5. DeFi Tackles the Holy Grail: Unsecured Credit Becomes Possible
For a long time, over-collateralization has been the cornerstone of DeFi lending protocols, severely limiting capital efficiency and practicality. The maturity of zero-knowledge proof technology (zkTLS) is opening the door to unsecured lending. This technology allows users to prove their creditworthiness to lenders without exposing all sensitive financial data (such as bank account details), for example, by showing that their asset balance exceeds a certain threshold.
● Based on this, protocols like JANE have begun to offer instant unsecured credit lines based on verified Web2 financial data (such as bank statements).
● Their algorithms can monitor borrower risk in real-time and dynamically adjust interest rates. This framework is also applicable to AI agents, where the on-chain performance history of the agent can serve as its "credit score" to obtain loans. Maple Finance, Centrifuge, and others are also advancing unsecured or partially secured loans in the fields of corporate credit and real-world assets (RWA).
● By 2026, on-chain credit will transition from concept to widespread infrastructure.
6. On-Chain Forex: Finding Breakthroughs in Emerging Markets
● Currently, the crypto market is almost monopolized by USD stablecoins, but the global forex market is a massive market worth trillions of dollars, characterized by inefficiencies due to numerous intermediaries. On-chain forex, by tokenizing various fiat currencies and placing them on the same settlement layer, is expected to significantly reduce costs and increase speed.
● Its initial product-market fit is likely to emerge in currency pairs from emerging markets where traditional financial services are lacking and remittance and exchange costs are extremely high, such as certain Southeast Asian, African, or Latin American currencies trading against the dollar or euro.
● For users in these regions, the fast, cheap, and traditional bank account-free exchange services provided by on-chain forex have a very clear value proposition. This will become another key battleground for cryptocurrency penetration into global finance.

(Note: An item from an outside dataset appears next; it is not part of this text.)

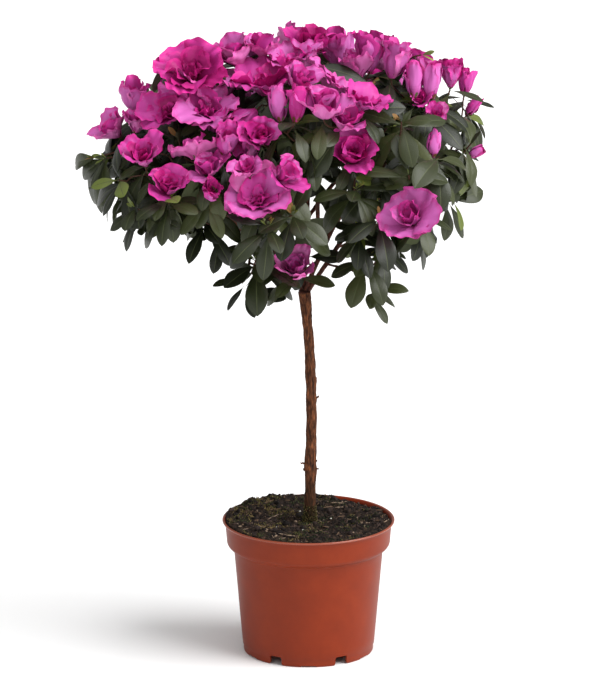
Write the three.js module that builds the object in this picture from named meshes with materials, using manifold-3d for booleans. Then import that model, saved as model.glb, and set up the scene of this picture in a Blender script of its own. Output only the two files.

7. Gold and Bitcoin: Dancing Together Against Currency Devaluation
In the context of the global macroeconomic landscape, long-term concerns about the value of fiat currencies are driving funds toward hard assets. Gold prices continue to strengthen against the backdrop of central banks' ongoing purchases (especially by China), the growth of global money supply, and expanding fiscal deficits, reaching historical highs.
● Historical data shows that the upward trend in gold prices often leads Bitcoin by several months. Together, they form a "narrative alliance" against currency devaluation.
● As major global economies enter a rate-cutting cycle, the end of the Federal Reserve's quantitative tightening (QT), and monetary issues heat up ahead of elections in multiple countries in 2026, it is expected that more funds seeking safe havens and value storage will flow into both the gold and Bitcoin markets, reinforcing their asset attributes.

8. The Evolution of Exchanges: The Super App Competition Heats Up
Leading centralized exchanges (CEX) have long surpassed the positioning of mere trading platforms and are fully evolving into "financial super apps" that integrate multiple functions.
● Coinbase has built a complete ecosystem from the underlying operating system (Base L2), front-end interface (Base App), stablecoin yields (USDC), to derivatives (through the acquisition of Deribit). Robinhood has achieved high user stickiness and revenue diversification through its Gold membership subscription service.
● Binance, on the other hand, already has a large user base and payment scale of a super app. The core of the competition lies in who can acquire and retain users at the lowest cost while providing the most comprehensive services. By 2026, the leader in this all-in-one application race may further widen the gap with the followers.

9. Privacy Infrastructure: A Necessary Prerequisite for Mass Adoption
The global regulatory environment's pressure on financial privacy is becoming increasingly evident, as seen in the EU's "Chat Control Act," restrictions on cash transactions, and the design of central bank digital currencies (CBDCs), all reflecting a tendency to strengthen monitoring. Without effective privacy protection, the widespread adoption of crypto assets like stablecoins will inevitably face bottlenecks.
● Fortunately, privacy-enhancing technologies are rapidly developing.
○ PayLink offers privacy-protecting crypto payment cards;
○ Seismic provides protocol-level encryption services for fintech companies;
○ Keeta Network supports on-chain KYC without exposing personal data;
○ Canton Network offers interoperable privacy blockchain solutions for traditional financial institutions;
● The improvement of these infrastructures is key to whether crypto technology can truly become the foundation of global financial freedom and security.

10. Altcoin Differentiation: Value Returns to Fundamentals
The era of market-wide surges and rising tides is over. In the future, massive token unlocks, capital competition from other tech sectors (such as AI and biotechnology), and the reality that ETF funds are primarily concentrated in Bitcoin and a few large-cap coins will force capital to make more stringent choices.
Funds will increasingly gather around structural advantages: assets with clear paths for ETF fund inflows; tokens that can generate real protocol revenue and conduct value buybacks (such as burning or dividends); and projects that have built solid moats in tracks with real demand and application scenarios, such as AI agents, prediction markets, and on-chain forex. Success will belong to those teams that can prove their economic models are sustainable and can deeply engage in real-world economic activities.
The crypto industry is undergoing a profound paradigm shift. It is no longer just about speculation and marginal innovation but about building the next generation of global financial settlement layers, information layers, and collaboration layers.
Prediction markets, on-chain credit, the autonomous agent economy, and stablecoins as programmable public utilities are vivid manifestations of this transformation. Understanding and engaging in the construction of these foundational changes will be the most promising way to define the financial landscape of the next decade.